His house is filled with vacuum cleaners, toasters, computers, lawn mowers, microwave ovens, blenders, lawn ornaments, and kids’ toys.
This is not a guy who just stops to look at contents. This guy climbs right in. Talk about reducing and recycling.
He’s had a few injuries from falling in and out of the bins. But he’s 70. That happens.
Recently, the cops told him he has to stop shopping in the bins. Who knows why, and it torments him to think of all of that great stuff going to waste, but he’s moved on to blue boxes and garbage cans in his neighbourhood. He shops at the end of your driveway, now.

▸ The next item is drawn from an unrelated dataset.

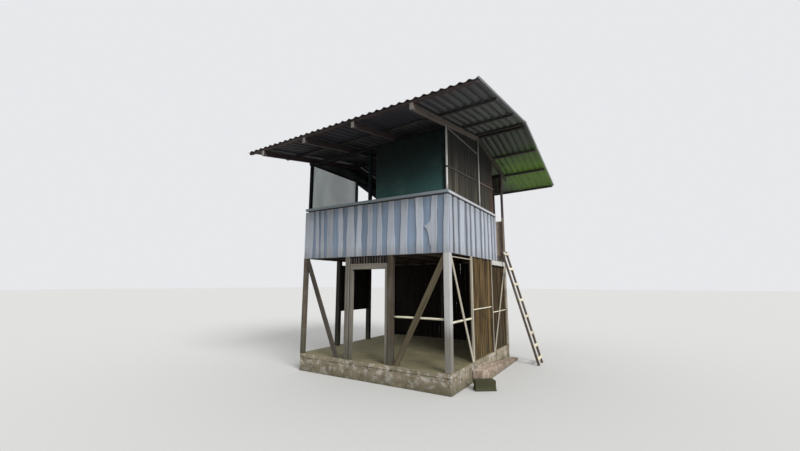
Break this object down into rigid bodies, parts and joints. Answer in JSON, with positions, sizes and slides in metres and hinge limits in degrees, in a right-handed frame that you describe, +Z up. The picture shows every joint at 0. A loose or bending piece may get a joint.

On a recent trip to B.C. to visit his son, he took a lawnmower that had been left by someone’s curb. When he got it out of his truck, it started on the first pull. He took it back to the owner’s house. It turned out the guy had gone in the house for a coffee. When he’d come out to finish the lawn, the mower was gone. There were no hard feelings.
The point of this story is not to suggest that every NIM bin shopper is a hobbyist who lives in a comfortable home in your neighbourhood. It is not even to point out the obvious: that every single one of them is someone’s dad, or mom, or son or daughter, that every single one of them is trying to improve his life or someone else’s, and is helping the planet in the process.
What his story makes me most aware of is that i’m so often afraid, even if it only feels like slight nervousness, of so many things i see during the day: NIM bin shoppers, people who are intoxicated on the street, the mentally ill, angry people, two thirds of what i hear on the news.
It reminds me that i am not “at one” with my community or myself. Yet. And this story helps me feel better.
I think we should tell more of these.
Thanks for the conversation,
kristin
Love it. Always a laugh or a cry or some emotion i’ve forgotten i can feel everyday. We so quickly skim by the realities of our everday lives. I love the reminder to slow down and see what passes us by – and feel what we feel.